• **What you need to do**
Quote verbatim the span of lines that begins the listing below and closes with the line containing "wasm.setup();".

• **Source data**
------------------------------------------------
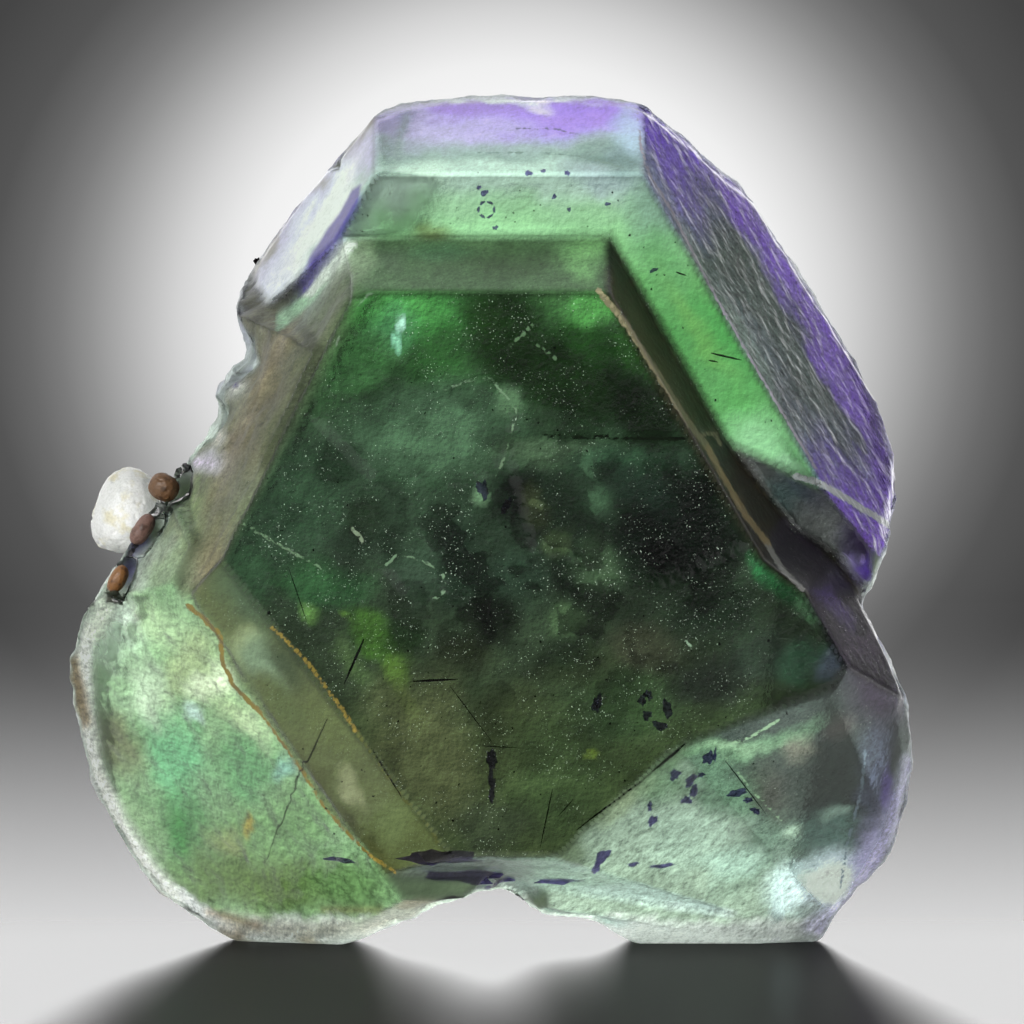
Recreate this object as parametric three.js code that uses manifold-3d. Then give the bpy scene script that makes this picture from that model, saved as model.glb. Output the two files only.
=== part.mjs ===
// Fluorite crystal: octahedral crystals with cube faces, grown in parallel and joined in one solid,
// standing on two feet that are cut flat. Four small grains of other minerals sit on its left edge.
//
// Units are millimetres. X runs to the right, Y from the front face to the back, Z up.
// The big front face is an octahedral face. Around it follow, every 60
// degrees in turn, an octahedral and a cube face, each at its own fixed slope to the front face.
import * as THREE from "three";
import { mergeVertices } from "three/addons/utils/BufferGeometryUtils.js";
import Module from "manifold-3d";

const wasm = await Module();
wasm.setup();

// ---- Driving dimensions ----
const DEPTH = 27; // front face to back face
const AXIS_HEIGHT = 21; // the growth axis runs along Y at this height above the base
const BLANK_SIZE = 120; // side of the blanks that the crystals are cut from
const GRAIN_GAP = 0.3; // clearance between a grain and the socket that it sits in
const RIM_STEPS = 3; // straight steps between two points of the rim
const OVERRUN = 1; // how far the rim's prism runs past the front and the back
const SAME_POINT = 1e-6; // two points of the outline closer than this are one
const GRAIN_DETAIL = 2; // how often the icosahedron behind a grain is divided
const LUMP_HEIGHT = 0.07; // relief of a grain, as a share of its radius
const LUMP_WAVES = new THREE.Vector3(3, 1, 2.5); // how fast the relief changes along X, Y and Z

// Slopes to the front octahedral face, fixed by the cubic lattice.
const OCTAHEDRON = Math.acos(1 / 3);
const CUBE = Math.acos(1 / Math.sqrt(3));
const DODECAHEDRON = Math.acos(Math.sqrt(2 / 3));
// Slopes of etched or broken faces, which follow no lattice plane.
const ETCHED = THREE.MathUtils.degToRad(58);
const BROKEN = THREE.MathUtils.degToRad(45);
const SPLIT = THREE.MathUtils.degToRad(47);
const STEEP = THREE.MathUtils.degToRad(72);

// A facet leans outwards in `direction`, in degrees from +X towards +Z. It leaves its crystal's
// front or back face at `reach` from the growth axis.
const facet = (direction, reach, slope) => ({ direction, reach, slope });

// The crystals in parallel growth, each set back by `start` behind the foremost front face.
const CRYSTALS = {
  foremost: {
    start: 0,
    facets: [
      facet(30, 12.8, OCTAHEDRON),
      facet(90, 14.5, CUBE),
      facet(154, 13.4, OCTAHEDRON),
      facet(216, 13.05, CUBE),
      facet(218, 11.5, DODECAHEDRON),
      facet(270, 16.2, OCTAHEDRON),
      facet(312, 14.35, BROKEN),
      facet(330, 19.6, CUBE),
    ],
  },
  // Its front face lies in the foremost one, and reaches further right.
  rightShoulder: {
    start: 0,
    facets: [
      facet(30, 13.9, OCTAHEDRON),
      facet(53, 8.9, OCTAHEDRON),
      facet(90, 6.6, CUBE),
      facet(150, 5, OCTAHEDRON),
      facet(210, 5, CUBE),
      facet(270, 16.2, OCTAHEDRON),
      facet(291, 13.1, SPLIT),
      facet(330, 19.6, CUBE),
    ],
  },
  leftShoulder: {
    start: 0.5,
    facets: [
      facet(30, 3, OCTAHEDRON),
      facet(95, 12.4, STEEP),
      facet(156, 13.6, ETCHED),
      facet(216, 13.4, CUBE),
      facet(218, 11.7, DODECAHEDRON),
      facet(270, 10, OCTAHEDRON),
    ],
  },
  top: {
    start: 4.4,
    facets: [
      facet(30, 17.8, OCTAHEDRON),
      facet(90, 21, CUBE),
      facet(150, 16, OCTAHEDRON),
      facet(210, 8.3, CUBE),
      facet(243, -11.6, BROKEN),
      facet(270, 8.3, OCTAHEDRON),
      facet(330, 16.5, CUBE),
    ],
  },
  lowerLeft: {
    start: 2.4,
    facets: [
      facet(30, 5.5, OCTAHEDRON),
      facet(90, 1, CUBE),
      facet(156, 15.4, ETCHED),
      facet(216, 14.75, CUBE),
      facet(270, 18.6, OCTAHEDRON),
      facet(330, 8.3, CUBE),
    ],
  },
  lowerRight: {
    start: 3.4,
    facets: [
      facet(30, 12, OCTAHEDRON),
      facet(90, 0, CUBE),
      facet(150, 5.5, OCTAHEDRON),
      facet(210, 5.5, CUBE),
      facet(270, 18.4, OCTAHEDRON),
      facet(300, 15.4, DODECAHEDRON),
      facet(330, 18.4, CUBE),
      facet(0, 20.3, ETCHED),
    ],
  },
};

// All crystals share the faces around the back.
const BACK_FACETS = [
  facet(30, 20.7, CUBE),
  facet(90, 21.3, OCTAHEDRON),
  facet(150, 12.8, CUBE),
  facet(170, 16.2, ETCHED),
  facet(210, 23, OCTAHEDRON),
  facet(270, 17.5, CUBE),
  facet(330, 23.4, OCTAHEDRON),
  facet(355, 16, ETCHED),
];

// The rough rim, clockwise from the upper left, as [x, z]. Each stretch is one smooth curve, and
// two stretches meet in a corner. The straight ends at z = 0 are the two flat feet.
const RIM = {
  top: [[-6.6, 45.5], [-4.9, 46.3], [0.6, 46.8], [7.4, 46.5], [9.6, 45.5], [12.9, 42.7]],
  rightFlank: [[12.9, 42.7], [14.7, 41.2], [17.4, 36.9], [19.9, 33], [22.2, 28.8], [22.8, 24.3], [20.6, 18.6]],
  rightLobe: [[20.6, 18.6], [22.8, 13.9], [23.3, 9.8], [22.5, 5.6], [20.1, 2.3], [18, 0]],
  betweenFeet: [[8, 0], [5.5, 1.1], [2.9, 1.5], [0.5, 2.9], [-2.4, 2], [-5.2, 0.9], [-8, 0]],
  leftLobe: [[-14, 0], [-18.4, 2.4], [-21.7, 7.3], [-23.3, 13.9], [-22.5, 18.3], [-18.7, 23.8], [-17.7, 25.7]],
  lowerLump: [[-17.7, 25.7], [-16.6, 27.2], [-15.3, 29]],
  upperLump: [[-15.3, 29], [-15.6, 30.2], [-14.5, 31.9], [-13.6, 32.1]],
  leftFlank: [[-13.6, 32.1], [-14, 33.8], [-13.9, 35.9], [-11, 40.5], [-8.8, 43], [-6.6, 45.5]],
};

// The grains: `radii` before the grain is tilted about Y, and `at` measured from the front face.
const GRAINS = [
  { name: "nodule_left", radii: [2, 2.2, 2.65], tilt: 0.35, at: [-20, 11.4, 23.7], colour: 0xe9efe6 },
  { name: "grain_brown", radii: [0.95, 0.8, 0.85], tilt: 0.5, at: [-17.8, 7.2, 25], colour: 0x8a6a48 },
  { name: "grain_rose", radii: [0.6, 0.6, 1.05], tilt: 0.6, at: [-18.95, 6.7, 22.7], colour: 0x9a7564 },
  { name: "grain_orange", radii: [0.5, 0.5, 0.85], tilt: 0.5, at: [-20.3, 7.1, 20], colour: 0xa4703c },
];

// ---- Solids ----
function toSolid(geometry) {
  const bare = geometry.clone();
  bare.deleteAttribute("normal");
  bare.deleteAttribute("uv");
  const merged = mergeVertices(bare);
  return new wasm.Manifold(
    new wasm.Mesh({
      numProp: 3,
      vertProperties: new Float32Array(merged.attributes.position.array),
      triVerts: new Uint32Array(merged.index.array),
    }),
  );
}

function toGeometry(solid) {
  const { vertProperties, triVerts } = solid.getMesh();
  const geometry = new THREE.BufferGeometry();
  geometry.setAttribute("position", new THREE.BufferAttribute(vertProperties, 3));
  geometry.setIndex(new THREE.BufferAttribute(triVerts, 1));
  geometry.computeVertexNormals();
  return geometry;
}

// A block that fills everything beyond the plane through `point` with the outward `normal`.
function blockBeyond(point, normal) {
  const block = new THREE.BoxGeometry(BLANK_SIZE, BLANK_SIZE, BLANK_SIZE);
  block.translate(0, 0, BLANK_SIZE / 2);
  block.applyQuaternion(new THREE.Quaternion().setFromUnitVectors(new THREE.Vector3(0, 0, 1), normal));
  block.translate(point.x, point.y, point.z);
  return toSolid(block);
}

// `facing` is -1 for the facets around a front face, and +1 for those around the back face.
function cutFacets(solid, facets, y, facing) {
  return facets.reduce((rest, { direction, reach, slope }) => {
    const angle = THREE.MathUtils.degToRad(direction);
    const outwards = new THREE.Vector3(Math.cos(angle), 0, Math.sin(angle));
    const point = outwards.clone().multiplyScalar(reach).add(new THREE.Vector3(0, y, AXIS_HEIGHT));
    const normal = outwards.multiplyScalar(Math.sin(slope));
    normal.y = facing * Math.cos(slope);
    return rest.subtract(blockBeyond(point, normal));
  }, solid);
}

// One crystal, from its front face to the common back face.
function crystal({ start, facets }) {
  const blank = new THREE.BoxGeometry(BLANK_SIZE, DEPTH - start, BLANK_SIZE);
  blank.translate(0, (DEPTH + start) / 2, AXIS_HEIGHT);
  return cutFacets(toSolid(blank), facets, start, -1);
}

// Everything inside the rim, from in front of the crystals to behind them.
function rimPrism() {
  const outline = Object.values(RIM).flatMap((stretch) => {
    const curve = new THREE.SplineCurve(stretch.map(([x, z]) => new THREE.Vector2(x, z)));
    return curve.getPoints((stretch.length - 1) * RIM_STEPS);
  });
  // Two stretches that meet share a corner, which the outline has only once.
  const corners = outline.filter((point, i) => point.distanceTo(outline.at(i - 1)) > SAME_POINT);
  const prism = new THREE.ExtrudeGeometry(new THREE.Shape(corners), {
    depth: DEPTH + 2 * OVERRUN,
    bevelEnabled: false,
  });
  prism.rotateX(Math.PI / 2);
  prism.translate(0, DEPTH + OVERRUN, 0);
  return toSolid(prism);
}

// A rounded, slightly lumpy grain, or with a `margin` the socket that it sits in.
function pebble({ radii, tilt, at }, margin = 0) {
  const shape = new THREE.IcosahedronGeometry(1, GRAIN_DETAIL);
  const position = shape.attributes.position;
  const size = new THREE.Vector3(...radii);
  const point = new THREE.Vector3();
  for (let i = 0; i < position.count; i += 1) {
    point.fromBufferAttribute(position, i);
    const wave = point.clone().multiply(LUMP_WAVES);
    const lump = LUMP_HEIGHT * Math.sin(wave.x + 1) * Math.cos(wave.z + wave.y);
    const sized = point.clone().multiply(size).multiplyScalar(1 + lump);
    sized.addScaledVector(point, margin);
    position.setXYZ(i, sized.x, sized.y, sized.z);
  }
  shape.rotateY(tilt);
  shape.translate(...at);
  return toSolid(shape);
}

function fluorite() {
  const grown = Object.values(CRYSTALS).map(crystal).reduce((joined, next) => joined.add(next));
  const trimmed = cutFacets(grown, BACK_FACETS, DEPTH, 1).intersect(rimPrism());
  return GRAINS.reduce((rest, grain) => rest.subtract(pebble(grain, GRAIN_GAP)), trimmed);
}

// A grain gives way to the grains after it in the list, which sit on top of it.
function seatedGrain(grain, i) {
  const above = GRAINS.slice(i + 1);
  return above.reduce((rest, next) => rest.subtract(pebble(next, GRAIN_GAP)), pebble(grain));
}

// ---- Scene graph ----
function node(name, solid, look) {
  const mesh = new THREE.Mesh(toGeometry(solid), new THREE.MeshStandardMaterial(look));
  mesh.name = name;
  return mesh;
}

const part = new THREE.Group();
part.add(node("fluorite_crystal", fluorite(), { color: 0x5f8f6a, roughness: 0.25, metalness: 0 }));
GRAINS.forEach((grain, i) => {
  part.add(node(grain.name, seatedGrain(grain, i), { color: grain.colour, roughness: 0.6, metalness: 0 }));
});

// The origin is the middle of the base of the whole part's box.
const box = new THREE.Box3().setFromObject(part);
const middle = box.getCenter(new THREE.Vector3());
part.position.set(-middle.x, -middle.y, -box.min.z);

export default part;
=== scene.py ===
import math

import bmesh
import bpy
import numpy as np
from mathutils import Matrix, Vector
from mathutils.bvhtree import BVHTree


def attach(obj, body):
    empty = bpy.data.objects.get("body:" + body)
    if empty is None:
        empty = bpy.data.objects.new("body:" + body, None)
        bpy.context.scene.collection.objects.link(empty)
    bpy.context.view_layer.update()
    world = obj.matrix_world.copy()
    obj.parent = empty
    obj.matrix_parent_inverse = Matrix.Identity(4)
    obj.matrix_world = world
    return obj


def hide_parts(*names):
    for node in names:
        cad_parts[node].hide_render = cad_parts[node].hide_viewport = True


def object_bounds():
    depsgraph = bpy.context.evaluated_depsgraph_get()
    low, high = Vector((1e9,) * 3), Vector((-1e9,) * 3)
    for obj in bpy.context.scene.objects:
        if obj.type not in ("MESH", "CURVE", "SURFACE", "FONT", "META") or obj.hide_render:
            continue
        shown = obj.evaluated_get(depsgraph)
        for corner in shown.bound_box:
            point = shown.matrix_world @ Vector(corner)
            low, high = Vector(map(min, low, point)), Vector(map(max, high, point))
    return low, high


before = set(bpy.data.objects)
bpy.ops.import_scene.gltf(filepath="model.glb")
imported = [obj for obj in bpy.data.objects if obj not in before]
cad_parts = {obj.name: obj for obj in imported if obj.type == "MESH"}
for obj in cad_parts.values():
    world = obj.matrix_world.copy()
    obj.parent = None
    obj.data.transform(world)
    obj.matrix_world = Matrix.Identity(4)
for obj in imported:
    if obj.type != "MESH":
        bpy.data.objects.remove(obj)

# Fluorite crystal, lit from behind. Lengths below are millimetres in the part's own frame, and MM
# turns them into Blender's metres. X runs right, Y from the front face to the back, Z up.
# A place on the front is given as (x, z). A direction is in degrees from +X towards +Z.
MM = 0.001
CAD_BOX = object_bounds()
CRYSTAL = "fluorite_crystal"
FRONT_Y, BACK_Y = (corner[1] / MM for corner in CAD_BOX)
AXIS_Z = 21.0  # height of the growth axis

# Slopes of the crystal faces to the front octahedral face, in degrees.
OCTAHEDRON = math.degrees(math.acos(1 / 3))
CUBE = math.degrees(math.acos(1 / math.sqrt(3)))
DODECAHEDRON = math.degrees(math.acos(math.sqrt(2 / 3)))
ETCHED = 58
BROKEN = 45
SPLIT = 47

# The crystal's mesh
VOXEL = 0.22
MOST_TRIANGLES = 196000
FINE_SLOPE = -0.2  # faces whose normal has less Y than this keep all their triangles

# The studio
CAMERA_DISTANCE = 800
CAMERA_TARGET = (1.2, 23.65)  # X and Z of the middle of the view
CAMERA_REACH = 20  # metres
VIEW_WIDTH = 56.3  # width that the camera sees at the middle of the crystal
SENSOR = 36


# ---- Small helpers ----
def to_linear(rgb):
    """Colour of 0 to 255 as it looks on screen, in linear light."""
    c = np.asarray(rgb, float) / 255
    return np.where(c <= 0.04045, c / 12.92, ((c + 0.055) / 1.055) ** 2.4)


def opaque(colour):
    return (*to_linear(colour), 1)


def smooth(low, high, value):
    """0 where the value is at `low`, 1 at `high`, and a soft step between them."""
    t = np.clip((value - low) / (high - low), 0, 1)
    return t * t * (3 - 2 * t)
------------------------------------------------
• **In response**
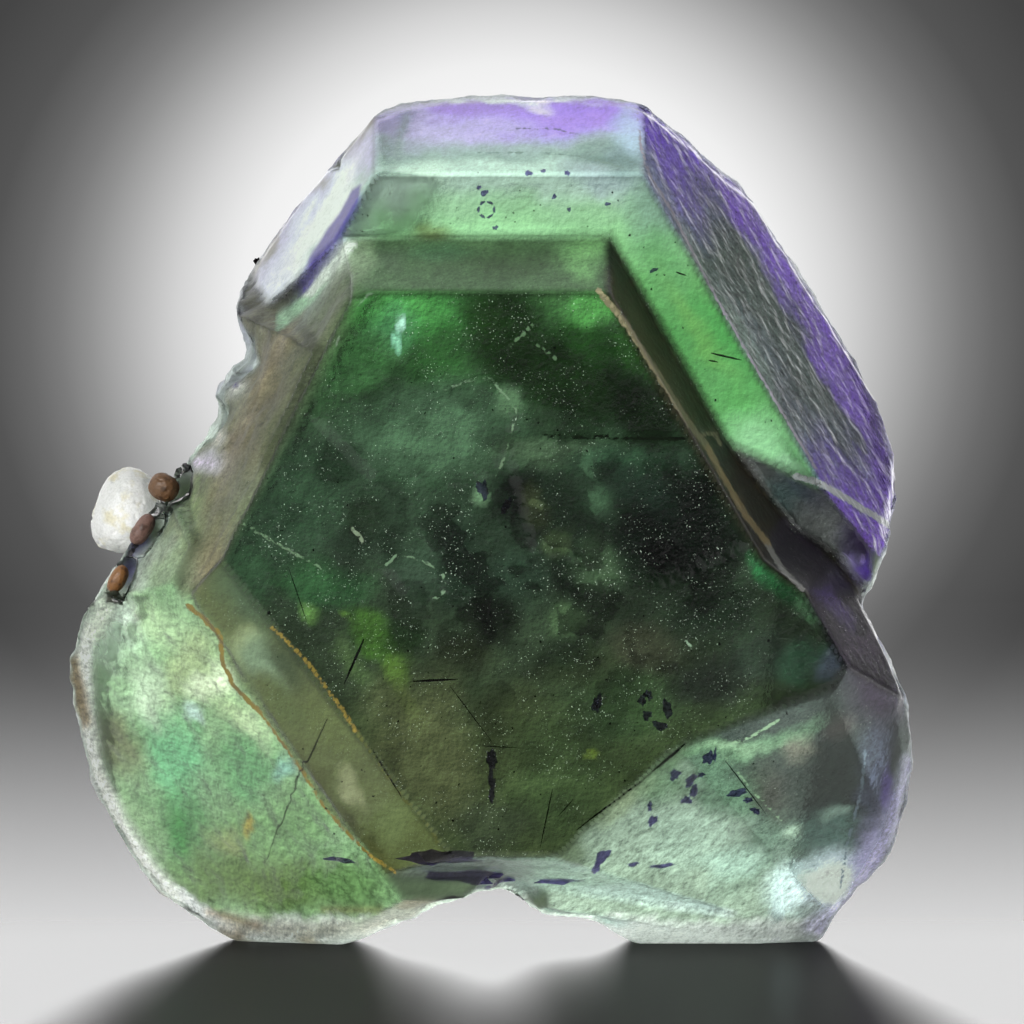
Recreate this object as parametric three.js code that uses manifold-3d. Then give the bpy scene script that makes this picture from that model, saved as model.glb. Output the two files only.
=== part.mjs ===
// Fluorite crystal: octahedral crystals with cube faces, grown in parallel and joined in one solid,
// standing on two feet that are cut flat. Four small grains of other minerals sit on its left edge.
//
// Units are millimetres. X runs to the right, Y from the front face to the back, Z up.
// The big front face is an octahedral face. Around it follow, every 60
// degrees in turn, an octahedral and a cube face, each at its own fixed slope to the front face.
import * as THREE from "three";
import { mergeVertices } from "three/addons/utils/BufferGeometryUtils.js";
import Module from "manifold-3d";

const wasm = await Module();
wasm.setup();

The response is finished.